Browser blocking of phishing sites – how effective?

September 10, 2016
How effective is browser blocking against phishing sites

Browser blocking of phishing sites – does the browser provide a phishing solution? 

iZOOlogic threat detection and analysis engines are sifting through vast amounts of phishing intelligence and malicious data – sourcing literally thousands of new phishing sites each day. All day and every day.

iZOOlogic provides a swift response to those phishing sites that are targeting our client base – mostly banking and finances brands across the world. iZOOlogic Incident Response shuts down these phishing to protect our client end user communities. What else do we do to provide further protection? We send the phishing URLs to other security vendors and ISPs in order to populate threat databases in the hope that such phishing sites are blocked at internet and network gateways.

Also iZOOlogic sends phishing notification of phishing activities to the web browser vendors to enable browser blocking.

How effective is browser blocking against phishing sites?

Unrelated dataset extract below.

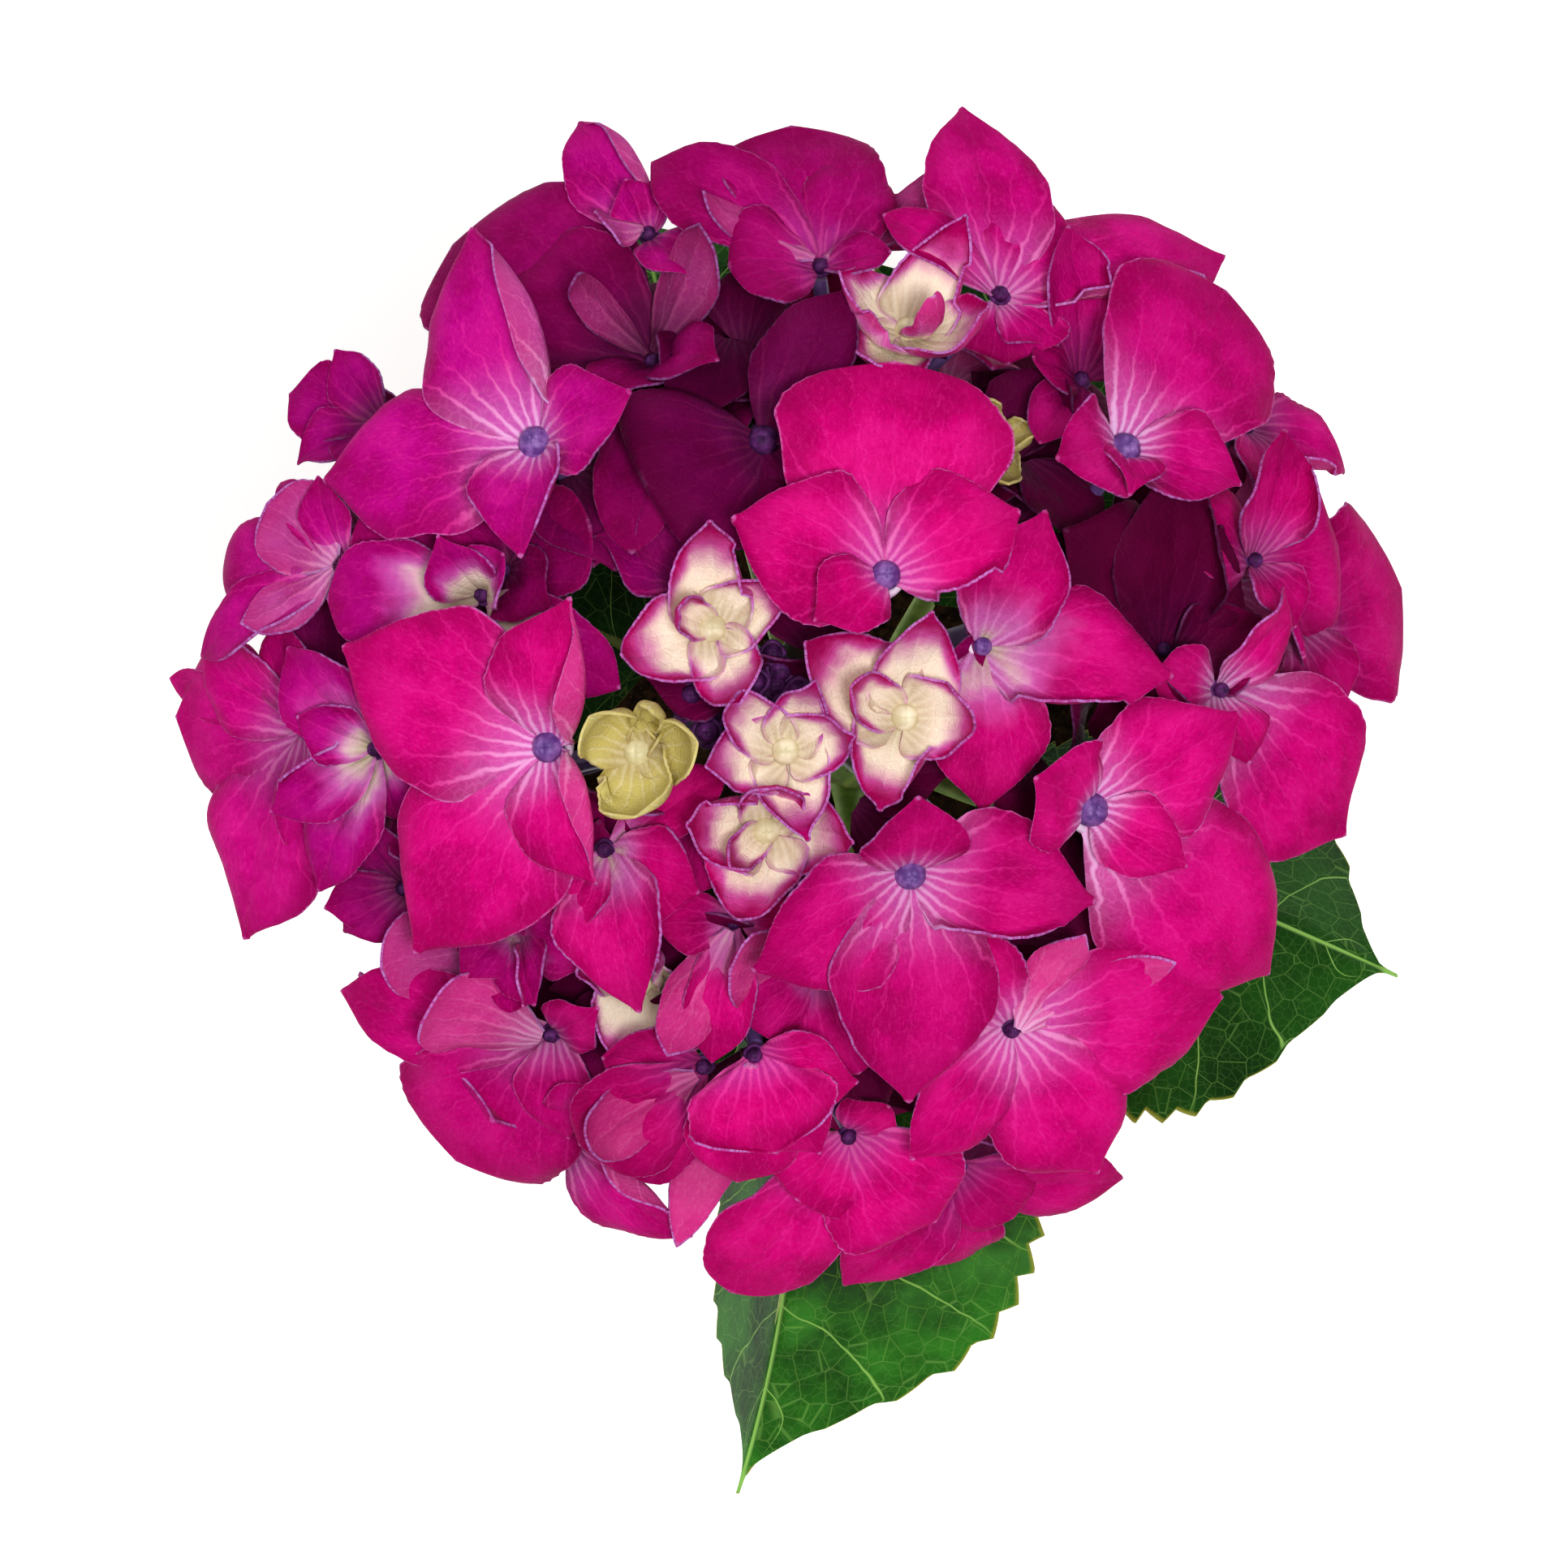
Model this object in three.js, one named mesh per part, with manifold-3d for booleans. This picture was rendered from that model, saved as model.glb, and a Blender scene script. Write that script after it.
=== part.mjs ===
// A mophead hydrangea in a plain nursery pot.  Millimetres, +Z up.
// The origin is the centre of the pot's flat underside.  The flower head leans to -X and +Y of the pot.
import * as THREE from 'three';
import { mergeVertices } from 'three/addons/utils/BufferGeometryUtils.js';
import Module from 'manifold-3d';

const wasm = await Module();
wasm.setup();

// ---- driving dimensions ----
const POT_HEIGHT = 95;
const POT_RIM_RADIUS = 52.5;
const POT_BASE_RADIUS = 37;
const POT_WALL = 1.6;
const POT_LIP_HEIGHT = 13;
const POT_LIP_STEP = 2.4;
const POT_EDGE = 1.2;                                 // width of the chamfer round the foot
const LIP_EDGE = 0.8;                                 // depth of the chamfers round the lip
const POT_FLOOR = 2.4;
const DRAIN_RADIUS = 2.5;
const DRAIN_RING = 25;
const DRAIN_COUNT = 6;

const SOIL_TOP = 83;
const SOIL_BUMP = 1.6;
const SOIL_GAP = 0.7;                                 // gap between the root ball and the pot's wall
const SOIL_SHOULDER = 3;
const SOIL_WAVE_X = 0.33;                             // radians for each millimetre along the soil's waves
const SOIL_WAVE_Y = 0.29;

const HEAD_CENTRE = new THREE.Vector3(-14, 13, 180);  // middle of the flower head's lower plane
const DOME_RADIUS = 85;
const DOME_HEIGHT = 69;
const DOME_BREAK = 75;                                // past this radius the dome falls off in a straight cone

const STEM_BASE = new THREE.Vector3(2, -2, SOIL_TOP - 22);
const STEM_TOP = new THREE.Vector3(-13, 12, 170);
const STEM_BASE_RADIUS = 4.6;
const STEM_TOP_RADIUS = 3.4;
const STEM_BOW = new THREE.Vector3(1.5, -1, 0);

const SEPAL_THICKNESS = 0.9;
const LEAF_THICKNESS = 1.0;
const EYE_RADIUS = 2.3;
const CLEARANCE = 0.35;                               // gap kept between neighbouring pieces
const SMALLEST_DETAIL = 0.05;                         // slivers left by a cut that are thinner than this go

// ---- the flower head's table ----
// A floret: eye x, eye y, how far the eye is sunk below the dome, then its sepals.
// A sepal: tip x, tip y, tip lift off the dome, width, cup at the base, curl at the tip (radians at the
// edge, up is positive), roll in degrees, and tip sharpness.  x and y count from the head's centre.
const CROWN = [
  [-31.9, 31.3, 6, [
    [-40.6, 59.1, 6, 22.3, 0.7, -0.5, -10, 0.75], [-59.3, 27.4, 2, 20.4, 0.2, -0.4, 0, 0.6],
    [-33.4, 16.7, 3, 14.2, 1.2, 1, 0, 0.7], [-19.8, 37.3, 4, 13.3, 0.5, 0.3, 20, 0.75]]],
  [-30.2, -6.8, 5, [
    [-56.4, 5.7, 3, 23.2, 0.3, -0.3, 0, 0.7], [-27.2, 11.5, 5, 17.1, 0.5, 0.3, 0, 0.7],
    [-47.3, -32.6, 0, 23.7, 0.3, -0.2, 0, 0.75], [-24.5, -23.7, 2, 15.2, 0.4, 0.2, 10, 0.7]]],
  [11.8, 14.5, 4, [
    [13, 41.2, 0, 26.1, 0.3, -0.2, 0, 0.42], [-7.2, 21.4, 3, 19, 0.4, -0.3, 0, 0.7],
    [28.3, 22.4, 3, 18, 0.5, -0.2, 0, 0.55], [3.7, 9.3, 4, 9.5, 0.5, 0.2, 0, 0.5]]],
  [42.1, 30.8, 6, [
    [55.7, 51.6, 3, 23.2, 0.4, -0.2, 0, 0.42], [33.4, 29.2, 3, 13.3, 0.5, 0, 0, 0.7],
    [56.8, 26.6, 2, 13.3, 0.5, 0.4], [43, 25.8, 1, 8.5, 0.8, 0.5]]],
  [37.6, -14.6, 5, [
    [56.3, -2.6, 3, 17.6, 0.5, -0.2, 0, 0.75], [49.5, -21.7, 3, 10.4, 0.6, 0.4, 0, 0.75],
    [61.7, -35.9, -2, 23.7, 0.3, -0.3], [30.8, -11, 5, 14.2, 0.6, 0.3, 0, 0.5]]],
  [14.9, -22.6, 4, [
    [15.7, -12.9, 5, 13.3, 0.6, 0.4], [-4.1, -34.9, 2, 16.6, 0.4, -0.3, -10, 0.7],
    [14.7, -51.1, 3, 20.9, 0.3, 0.5, 0, 0.7], [37.9, -26.1, 2, 19.4, 0.3, -0.3, 0, 0.75],
    [5.3, -22, -4, 5.3, 0.3, 0, 0, 0.7]]],
  [24, 5.8, 9, [
    [31.7, 22.2, 3, 14.2, 0.8, 0.2, 0, 0.65], [47.7, 2, 1, 19.4, 0.2, -0.3, 0, 0.8],
    [24.1, -14.6, -4, 15.2, 0.3, -0.2, 0, 0.65]]],
];
const YOUNG = [
  [-9.7, 8, 9, [
    [-21, 4.5, 1, 13.3, 0.9, -0.4, 14, 1], [-9.9, 20.8, 4, 11.9, 0.8, -0.4, 14, 1.15],
    [-1.2, 12.5, 0.5, 10.9, 0.9, -0.3, 14, 1.15], [-6.8, -0.9, 1, 9, 1, 0, 14, 0.5],
    [-13.7, 10.3, 1, 5.7, 0.9, 0.8, 10, 0.4]]],
  [-0.6, -7.3, 8, [
    [-10.2, -9.1, 1, 10, 0.9, -0.3, 14, 1.05], [1.7, -17.8, 1, 11.4, 0.8, -0.3, 14, 1.15],
    [7.3, -5.9, 2, 9, 0.9, -0.2, 14, 1.05], [3, 0.3, 3, 7.6, 0.9, 0, 14, 1.05],
    [-7.4, -0.7, 3, 8.1, 0.9, 0, 14, 0.8]]],
  [14.2, -3.1, 8, [
    [2.2, 6, 4, 13.3, 0.8, -0.3, 14, 1.05], [17.7, 9.3, 4, 11.9, 0.8, -0.3, 14, 1.1],
    [22.7, -3.7, 4, 11.4, 0.8, -0.2, 14, 1], [11.1, -14.2, 2, 13.3, 0.8, -0.3, 14, 1.15],
    [7.7, 0.5, 2, 7.1, 0.9, 0.9, 10, 0.4]]],
  [-3, -17.2, 10, [
    [-12.4, -16.5, 1, 12.8, 0.9, -0.2, 14, 0.95], [7.3, -18.9, 1, 11.4, 0.8, -0.3, 14, 1.1],
    [-6.4, -28.5, 1, 13.3, 0.8, -0.2, 14, 1], [-1.4, -12, 0, 9, 0.9, 0.3, 14, 0.5],
    [-7.1, -21.4, 0, 5.7, 0.9, 0.8, 10, 0.4]]],
  [-19.1, -7.4, 10, [
    [-19.3, -15.3, 2, 11.9, 1, 0.4, 0, 0.4], [-24.1, -4, 2, 10, 1, 0.4, 10, 0.4],
    [-12.6, -6.6, 3, 9.5, 1, 0.5, 0, 0.42], [-17.4, -1.8, 3, 5.7, 1.1, 0.8, 0, 0.45]]],
  [14.9, 45.9, 11, [
    [22.1, 60, 6, 12.3, 0.8, 0, 12, 1.1], [6.7, 52.9, 4, 13.3, 0.8, -0.2, 12, 1],
    [24, 46.9, 4, 11.4, 0.9, 0.1, 12, 0.55], [10.9, 41.2, 1, 10, 1, 0.3],
    [18.3, 49, 2, 5.7, 0.9, 0.9, 10, 0.4]]],
  [-19.1, -36.5, 15, [
    [-25, -32.3, -5, 10.4, 1.1, 0.4, 10, 0.45], [-22.6, -45.6, -6, 12.3, 0.9, -0.1, 10, 0.7],
    [-11.2, -44.5, -6, 10.4, 0.9, -0.1, 10, 0.65], [-18.1, -31.8, -8, 8.5, 1, 0.4]]],
  [25.8, 32.3, 16, [
    [24.6, 36.7, -8, 6.6, 1.1, 0.5], [27.4, 26.4, -8, 6.2, 1.1, 0.5], [30.5, 32.9, -8, 6.2, 1.1, 0.5]]],
];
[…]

The question is – how effective is the browser in blocking against phishing? Let us look into the merits of blocking phishing sites at the browser level.

This is an important question as for many smaller businesses and their consumers this may be the only source of phishing protection.

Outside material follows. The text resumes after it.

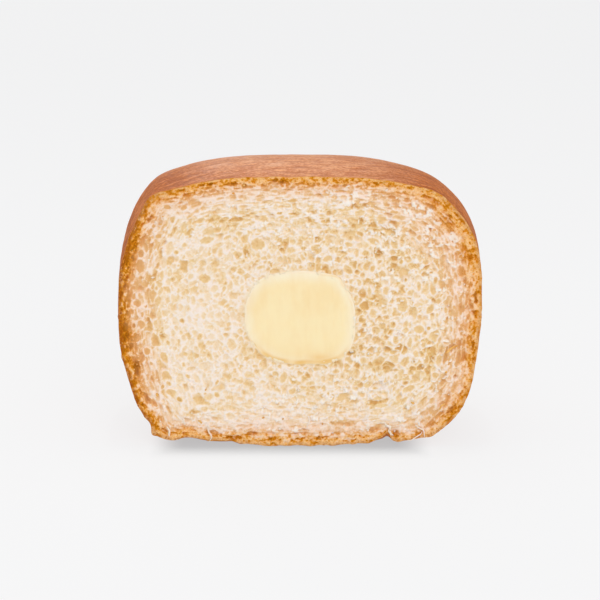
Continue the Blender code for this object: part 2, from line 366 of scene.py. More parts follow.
def digLargePores(xs, zs, ws, solid, bowl, tone):  # changes the last three where the large pores are
    step = foam["step"]
    distinct = np.zeros(tone.shape)  # where pores placed one by one keep their full shade
    spots = [(*spot, foam["bigTone"]) for spot in bigPoreSpots()]
    placed, strewn = len(bigPores["noted"]), len(spots)
    for x, z, length, width, lean, shade in foam["singles"]:
        depth, shade = foam["singleDepth"] * width, foam["singleTone"] * shade
        spots.append((x, z, length, width, depth, math.radians(lean), shade))
    for number, (x, z, length, width, depth, lean, shade) in enumerate(spots):
        reach = length + foam["surround"]
        box = gridPart((x, reach, xs, step), (z, reach, zs, step))
        nearX, nearZ = xs[box[0]][:, None], zs[box[1]][None]
        along, over = turned(nearX - x, nearZ - z, math.cos(lean), math.sin(lean))
        flat = (along / length) ** 2 + (over / width) ** 2
        uneven = faceNoise(nearX, nearZ, (0.18, 1.5, 6), (0.14, 0.6, 8))
        ball = (np.sqrt(flat[:, :, None] + (ws / depth) ** 2) - 1 + uneven[:, :, None]) * width
        front, part = ball[:, :, 0], solid[box]
        np.copyto(part, np.maximum(part, 0.05), where=(ball > 0) & (ball < bigPores["wall"]))
        np.copyto(part, ball.astype(np.float32), where=ball <= 0)
        np.copyto(bowl[box], -2.0 * front, where=front <= 0)
        least = foam["surroundTone"]
        tone[box] *= least + (1 - least) * smoothStep(0.0, foam["surround"], front)
        np.copyto(tone[box], shade, where=front <= 0)
        if number < placed or number >= strewn:
            distinct[box] = np.maximum(distinct[box], smoothStep(0.35, 0.0, front))
    return distinct


def foamDepth():  # how deep one sees into the cut, over a plain grid across and up
    step, layer = foam["step"], foam["layer"]
    xs = np.arange(-49.0, 49.0 + step, step)
    zs = np.arange(-0.4, 74.6, step)
    ws = np.arange(0.0, foam["reach"], layer)
    shape = (len(xs), len(zs), len(ws))
    nearest = np.full(shape, 9.0, np.float32)  # to the nearest pore's middle, in pore sizes
    second = np.full(shape, 9.0, np.float32)  # to the next pore's
    owner = np.full(shape, -1, np.int32)
    scale = np.ones(shape, np.float32)
    seeds, group = foamSeeds()
    print("pores in the crumb:", len(seeds))
    reach = foam["nearby"]
    for x, z, w, a, b, c, ca, sa, size, number in seeds:
        ex, ez, ew = reach * math.hypot(a * ca, b * sa), reach * math.hypot(a * sa, b * ca), reach * c
        box = gridPart((x, ex, xs, step), (z, ez, zs, step), (w, ew, ws, layer))
        along, over = turned((xs[box[0]] - x)[:, None], (zs[box[1]] - z)[None], ca, sa)
        flat = (along / a) ** 2 + (over / b) ** 2
        away = np.sqrt(flat[:, :, None] + ((ws[box[2]] - w) / c) ** 2).astype(np.float32)
        first, following, own = nearest[box], second[box], owner[box]
        closer = away < first
        other = own != group[number]
        np.copyto(following, first, where=closer & other)
        np.copyto(following, away, where=~closer & other & (away < following))
        np.copyto(first, away, where=closer)
        np.copyto(scale[box], size, where=closer)
        np.copyto(own, group[number], where=closer)
    across, up = np.meshgrid(xs, zs, indexing="ij")
    rim = rimDistance(across, up)
    tear = faceNoise(across, up, (0.5, 1.6, 3), (0.5, 0.7, 4))
    wall = foam["wall"] + foam["tearing"] * tear + foam["rimWall"] * smoothStep(2.6, 0.6, rim)
    gap = np.minimum(second - nearest, 1.25 * (foam["roundness"] - nearest)) * scale
    bowl = gap[:, :, 0] - 0.5 * foam["tearing"] * tear
    ownTone = np.random.default_rng(foam["seed"] + 1).triangular(*foam["tones"], len(group))
    tone = ownTone[owner[:, :, 0]]
    solid = wall[:, :, None] - gap
    distinct = digLargePores(xs, zs, ws, solid, bowl, tone)
    filled = solid > 0
    hit = filled.argmax(axis=2)
    k = np.clip(hit, 1, None)[:, :, None]
    before = np.take_along_axis(solid, k - 1, 2)[:, :, 0]
    after = np.take_along_axis(solid, k, 2)[:, :, 0]
    depth = (k[:, :, 0] - 1 + np.clip(-before / (after - before + 1e-9), 0, 1)) * layer
    depth[hit == 0] = 0
    depth[~filled.any(axis=2)] = ws[-1]
    print("open at the cut:", round(float((depth > 0.1).mean()), 2))
    bowl = np.clip(bowl / foam["bowl"], -0.2, 1.0)
    ragged = bowl - foam["ragged"] * (tear + 0.5 * softNoise(across, 0.0, up, 2.6, 7))
    crisp = 0.34 - 0.12 * smoothStep(13.0, 6.0, rim)
    # painted shade: each pore's own random tone grows darker with its depth and towards its middle
    floorTone = tone * (0.55 * smoothStep(0.02, crisp, ragged) + 0.35 * np.maximum(ragged, 0) + 0.25 * depth)
    return xs, zs, depth, bowl, floorTone, distinct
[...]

Our analysis showed that more 76% of phishing sites we never blocked by the browser. This metric is based on the time from our detection of a client phishing site to when we managed to shut the phishing site down. In more than 92% of phishing incidents the browser showed no notification of the phishing URL at the time of phishing site detection. We tested this across a group of common browsers running on Windows 10, notably MS Edge, Firefox, Chrome and Opera. We realize that such sample sets and methodologies have obvious limitations but even our crude level research shows significant findings.

This simple data set clearly demonstrates that the business cannot rely on protecting the end user from phishing by means of the browser. If we consider that not all users will have an updated browser version or may have notification turned off or ignore warnings – shows that the user is likely to be the victim of phishing without a robust  anti-phishing detection and response service running silent in the background.